On this date in 1987, Pennsylvania Treasurer Budd Dwyer shot and killed himself during a televised press conference. Here's a look back at that tragic, horrific story and the popular song you might not realize it inspired.
In the late 1980s, Pennsylvania was embroiled in a bit of an accounting crisis. Employees of the Commonwealth had overpaid millions in FICA taxes and the state legislature began to search for an outside accounting agency to calculate the appropriate refunds. Harrisburg native John Torquato, Jr. eventually won the $4.6 million contract for his Californian-based firm, Computer Technology Associates, through a series of well-placed bribes.
A few months and an investigation by the US Attorney later, the trail led back to state treasurer Budd Dwyer, who was indicted for receiving $300,000 in kickbacks to help Torquato secure the business. Dwyer vehemently denied the charges, refused to step down from his post, and even passed on a plea bargain that would have carried a relatively light sentence. In December of 1986, he was found guilty of racketeering, bribery, fraud and conspiracy. After the verdict, he continued to proclaim his innocence and even wrote President Reagan asking for a pardon.

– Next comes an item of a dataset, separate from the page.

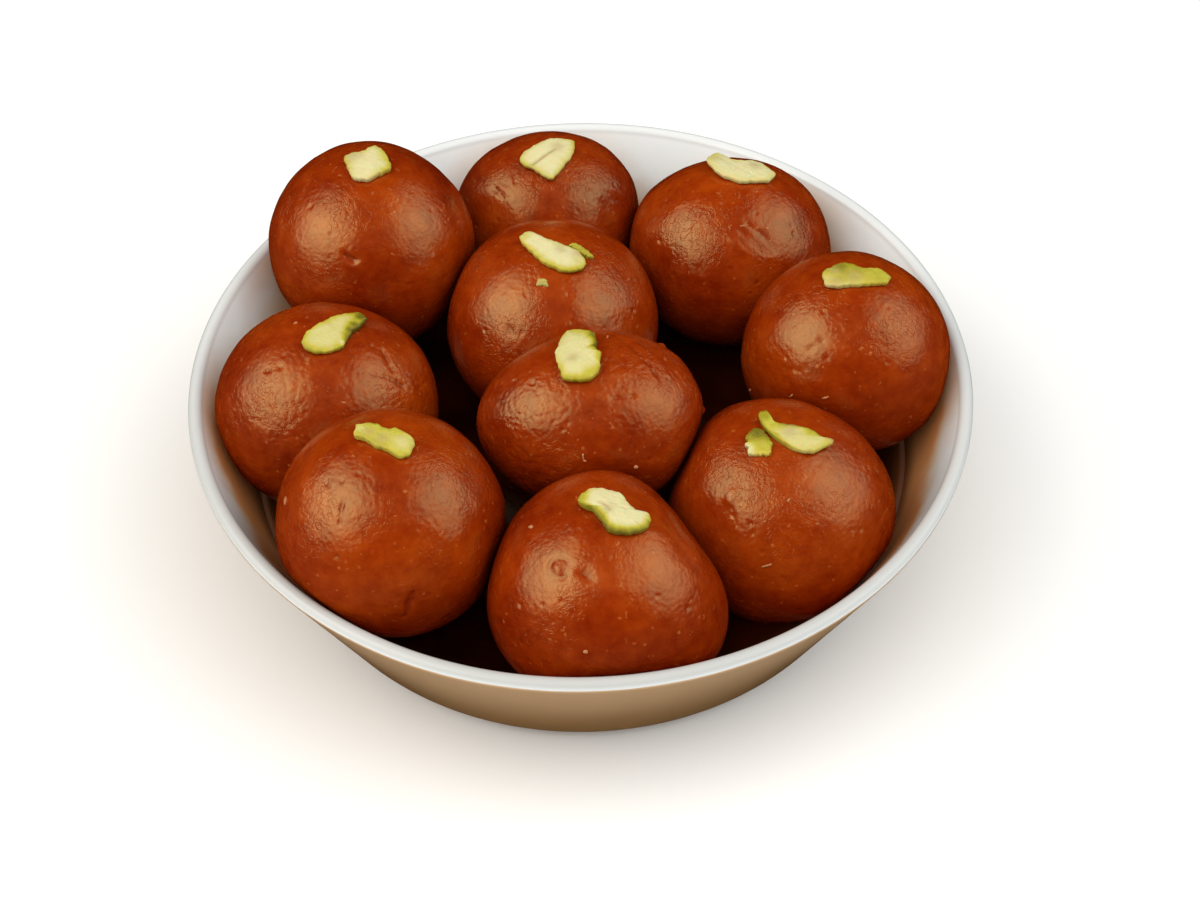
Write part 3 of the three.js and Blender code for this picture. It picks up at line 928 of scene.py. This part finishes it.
# Each sliver, named as its solid: ball, bearing and lift of its middle, thickness, how
# far its left tip curls up, and its outline. Tones run from 0, cream, over yellow, to 100,
# olive: that of its face, those of its rim, one for each corner of the outline, and those
# of single patches, each with place, reach and tone. Toast gives place and reach of
# browned patches, and crease is the run of a fold across the top, where there are any.
SLIVERS = {
    "01": dict(
        ball=1, at=(26.1, 88.1), thick=1.6, curl=0,
        outline=[(-4.5, 1.3), (-3.7, 2.5), (-0.8, 3.5), (0.9, 5.2), (2.5, 4.1), (4.5, 0.1),
            (4.3, -1.4), (0.9, -4.3), (-1, -4.5), (-2.5, -3.8)],
        face=6, rim=[45, 40, 35, 40, 50, 60, 50, 15, 8, 20],
        patches=[(3.4, 1.6, 1.4, 35)], toast=[(-2.7, 1.3, 1.5)],
    ),
    "02": dict(
        ball=2, at=(285.5, 82.5), thick=1.4, curl=0.3,
        outline=[(-5.3, -1.4), (-4.6, 0.5), (-1.5, 3.6), (0.5, 4.7), (2.8, 5), (5.3, 4.6),
            (5.4, 2.3), (4.6, -0.4), (1.3, -5.9), (-1.5, -4.7), (-2.7, -3.4), (-4.6, -2.9)],
        face=3, rim=[35, 30, 25, 15, 15, 45, 40, 30, 35, 30, 35, 40],
        toast=[(1.9, 2.1, 1.3)], crease=[(-2.8, -3), (-0.8, -0.9), (1.2, 1.2)],
    ),
    "03": dict(
        ball=3, at=(73.4, 79.9), thick=1.3, curl=1.4,
        outline=[(-5.8, 0.7), (-5.2, 3.3), (-3.8, 5.4), (-2.4, 4.4), (-1.4, 3), (0.6, 2.8),
            (2.8, 3.3), (4.7, 2.6), (7.5, -0.3), (6.7, -2.7), (4.8, -3.7), (0.4, -4.5),
            (-3.5, -2.7), (-5.2, -0.7)],
        face=4, rim=[25, 30, 32, 35, 30, 25, 25, 25, 25, 25, 20, 20, 15, 20],
        patches=[(-4.6, 2.6, 1.8, 25)], toast=[(3.2, 0.6, 1.3)],
    ),
    "04": dict(
        ball=4, at=(36.8, 88.5), thick=1.3, curl=0.2,
        outline=[(-6, 0), (-5.2, 1.3), (-3.3, 2.7), (-1.6, 3.2), (1.9, 1.6), (4.5, 1.8), (6.1, 0.9),
            (6.9, 0), (6.1, -1.5), (3.7, -2.4), (-2.6, -3.2), (-5.2, -3), (-5.9, -1.3)],
        face=46, rim=[50, 60, 70, 72, 60, 55, 55, 50, 50, 45, 25, 20, 30],
        patches=[(-2.3, 1.4, 1.6, 85), (0.4, 0.6, 1.6, 62), (4.2, -0.3, 2, 50),
            (-4.6, -1.6, 1.3, 30)],
        toast=[(-0.2, -1.2, 1.6), (-3.6, 0.3, 1.2), (-3.4, -2.2, 1.4)],
    ),
    "05": dict(
        ball=5, at=(296.1, 87.9), thick=1.4, curl=0.3,
        outline=[(-6.3, 3.7), (-5.7, 4.9), (-4.4, 5.2), (0, 2.3), (4.4, 0.5), (5.8, -0.8),
            (6.5, -2.1), (6, -4), (3.9, -4.9), (1.7, -4.8), (-0.7, -3.7), (-2.2, -2.5), (-5.7, 2)],
        face=4, rim=[35, 40, 35, 20, 30, 40, 50, 55, 55, 50, 45, 40, 40],
        patches=[(-5.2, 3.6, 1.2, 28), (5, -2.4, 1.2, 25)], toast=[(4.6, -0.6, 1.2), (1.5, 0, 1.1)],
    ),
    "05_chip": dict(
        ball=5, at=(7.5, 73.9), thick=1, curl=0,
        outline=[(-2.2, 0.3), (-1.6, 1.2), (-0.4, 0.9), (1.3, -0.1), (2.6, -1.4), (1.2, -1.5)],
        face=48, rim=[55, 55, 55, 55, 55, 55],
    ),
    "06": dict(
        ball=6, at=(170.6, 85.3), thick=1.7, curl=0,
        outline=[(-4.5, -0.1), (-3, 6.2), (-0.6, 6.5), (1.5, 5.8), (2.5, 4.3), (2.8, 2), (2.3, 1),
            (3.5, -0.6), (3.5, -3.1), (3, -5.3), (1.6, -6.5), (-1.2, -6.5), (-3, -6)],
        face=12, rim=[20, 45, 70, 90, 100, 100, 90, 60, 45, 65, 70, 65, 60],
        patches=[(2, 4, 1.2, 90), (1.8, -5, 1.3, 45), (-0.4, 5.4, 1.5, 42)],
        toast=[(-1.2, -1.8, 1)],
    ),
    "07": dict(
        ball=7, at=(3.7, 80.9), thick=1.4, curl=0.3,
        outline=[(-5.9, -3.4), (-5.1, -0.8), (-0.8, 3.7), (2.2, 5.7), (4.1, 6.3), (5.4, 4.8),
            (4.5, 2.4), (3, 0.4), (1.8, -3.3), (-0.1, -4.7), (-2.6, -5.6), (-4.7, -5)],
        face=20, rim=[55, 45, 50, 70, 100, 105, 105, 100, 80, 40, 50, 60],
        patches=[(4, 4.6, 1.3, 100), (3, 2, 1, 95), (2.2, 0.6, 0.7, 90), (1.4, -2.8, 0.6, 10)],
    ),
    "08": dict(
        ball=8, at=(78.1, 87.1), thick=1.4, curl=0.3,
        outline=[(-5.2, 1.3), (-4.9, 2.8), (-3.5, 3.4), (-1.6, 3.2), (-0.1, 2.1), (2.1, 1.9),
            (4, 1.1), (5.2, -0.2), (5.4, -2), (4.5, -3.9), (3, -4.3), (1.3, -3.1), (-1.2, -2),
            (-3.5, -0.2), (-4.8, 0.2)],
        face=40, rim=[40, 45, 60, 65, 55, 50, 40, 35, 40, 45, 50, 50, 55, 50, 45],
        patches=[(-3.9, 1.9, 1, 25), (3.2, -1.4, 1.6, 20), (-0.6, 0.6, 1.4, 40)],
        toast=[(-2.4, 0.9, 1), (-0.2, -0.6, 1.2)],
    ),
    "09": dict(
        ball=9, at=(8.5, 87.3), thick=1.8, curl=0.6,
        outline=[(-6.1, 1.4), (-5.4, 2.9), (-3.6, 4.4), (-1.4, 4.5), (0.8, 3.8), (3.9, 0.2),
            (6.2, -0.1), (6.6, -1.6), (5.6, -3.4), (3.1, -4.6), (0.3, -4.8), (-1.1, -3.8),
            (-3.6, -0.2), (-5.3, 0.6)],
        face=2, rim=[75, 55, 20, 12, 12, 15, 35, 65, 85, 90, 90, 90, 80, 80],
        patches=[(-5.3, 1.9, 1.1, 60)], toast=[(-0.8, -0.2, 0.9)],
        crease=[(-1.9, 0.7), (-0.6, -0.4)],
    ),
    "10": dict(
        ball=10, at=(203.8, 86), thick=1.5, curl=0.9,
        outline=[(-3.4, 3.7), (-2.9, 5.1), (-2.1, 5.5), (-0.7, 3), (1, 2.3), (3.3, 2.2), (5.8, 1.6),
            (7.9, 0.2), (10.4, -0.3), (7, -2.9), (4.7, -3.5), (2.4, -2.8), (0.4, -1.5),
            (-2.6, 1.5)],
        face=20, rim=[75, 85, 90, 80, 85, 90, 85, 75, 50, 35, 30, 35, 50, 70],
        patches=[(-2.2, 3.6, 1.2, 70), (-1, 1.6, 1.2, 45), (5.5, 0.8, 1.2, 55), (9.2, -0.4, 1, 42)],
        toast=[(1.8, 0.6, 1.5), (9.6, -0.3, 0.8)],
    ),
    "10_chip": dict(
        ball=10, at=(197.4, 75), thick=1.2, curl=0,
        outline=[(-2.3, -0.3), (-1.6, 0.4), (-2.1, 1.3), (-0.5, 3.1), (0.7, 2.7), (1.6, 1.7),
            (2.6, -0.5), (2.4, -2.2), (1.7, -2.9), (-0.6, -2.6), (-1.8, -2), (-1.5, -0.9)],
        face=50, rim=[15, 50, 70, 95, 100, 95, 70, 50, 40, 30, 10, 10],
        patches=[(0.2, 1.6, 1.4, 95), (-1.2, -1.4, 0.8, 10), (1.2, -1.4, 1, 45)],
    ),
}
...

The day before his sentence was to be handed down, Dwyer called a press conference. After reading a prepared statement (which you can read here), he handed a series of sealed envelopes to staffers, pulled out a .357 Magnum, placed it in his mouth and shot himself. Local and national TV stations debated how much of the suicide to air (some played it in its entirety, others with only the audio).
The 2010 documentary Honest Man: The Life of R. Budd Dwyer asserts Dwyer's innocence.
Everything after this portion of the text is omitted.